E quando a massa de milhões de cafajestes, que até hoje não sabemos chamar pelo nome político preciso, exultava maníaca e feroz com o símbolo da verdade de sua campanha: não uma vassoura, para varrer a corrupção de seus rachadões e seus torturadores e sicários milicianos, nem uma estrela voando no céu da felicidade universal…, mas uma mamadeira de crianças, com bico em formato de pênis. Isso foi feito no Brasil.
Isso foi feito com base na construção material de uma estrutura concreta, indústria cultural real, de uma rede de propaganda fascista no país, que se desenvolve continuamente há dez anos. E estas verdadeiras estruturas materiais da propaganda fascista – onde ódio, mistificação religiosa e recusa de história e realidade dos fatos, são um único processo de sentido – estão totalmente intocadas.
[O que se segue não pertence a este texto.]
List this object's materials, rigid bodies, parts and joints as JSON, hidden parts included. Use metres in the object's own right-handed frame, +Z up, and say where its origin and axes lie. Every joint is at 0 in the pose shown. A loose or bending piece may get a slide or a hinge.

O governo que conseguiu vencer por um fio este movimento em 2022 acredita que apenas retomar as políticas materiais de 2003 é suficiente para dar conta da paixão alucinatória, fundida às redes do grupo nacional de ódio. Continua não entendendo que essa subjetivação é alimentada permanentemente por uma estrutura material de produção e reprodução de memes, mentiras e violência imaginária totalmente liberada. Propaganda de massas permanente, baseada na força do sadismo, como performance psíquica humana.
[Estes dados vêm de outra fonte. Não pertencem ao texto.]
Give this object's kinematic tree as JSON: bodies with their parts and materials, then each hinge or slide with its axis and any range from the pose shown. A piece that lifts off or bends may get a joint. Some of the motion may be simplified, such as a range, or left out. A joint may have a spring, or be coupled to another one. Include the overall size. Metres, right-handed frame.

Por isso, trata-se de fascismo. Infelizmente, aumentar a bolsa família, aumentar a faixa de exclusão de imposto de renda dos mais pobres, empregar mais pessoas, garantir direitos aos trabalhadores de plataformas, nada significa nas redes do controle psicossocial do bolsonarismo. Ali, para algo que varia entre 20% e 30% dos brasileiros, só o que o núcleo político fascista e evangélico diz e promove de fato é.
É espantosa nossa incapacidade histórica continuada de compreender que toda política da direita se dá nesta outra “esfera pública”, inteiramente controlada, e muitas vezes criminosa ao ser alimentada. Quanto mais tempo levamos para punir o seu movimento golpista de 2022, mais forte se torna a presença social do movimento. Nosso verdadeiro negacionismo a este respeito faz claramente parte da força do fascismo entre nós.
Já está na hora das esquerdas, e da esquerda no governo, compreenderem que o móvel de todo bolsonarismo é a sua lógica da mentira estrutural permanente, que se sustenta em seu sistema de propaganda em rede, permanente. Uma catástrofe política e “cultural” que a esquerda não combateu, e não combate, há mais de dez anos.
Afinal, como todos sabemos muito bem, “o comunismo está tomando o país”, “as eleições de 2022 foram fraudadas” e “a economia do governo Lula é de terra arrasada”.
Estamos brincando com fogo, e pólvora, sem nenhuma desculpa ou justificativa mais.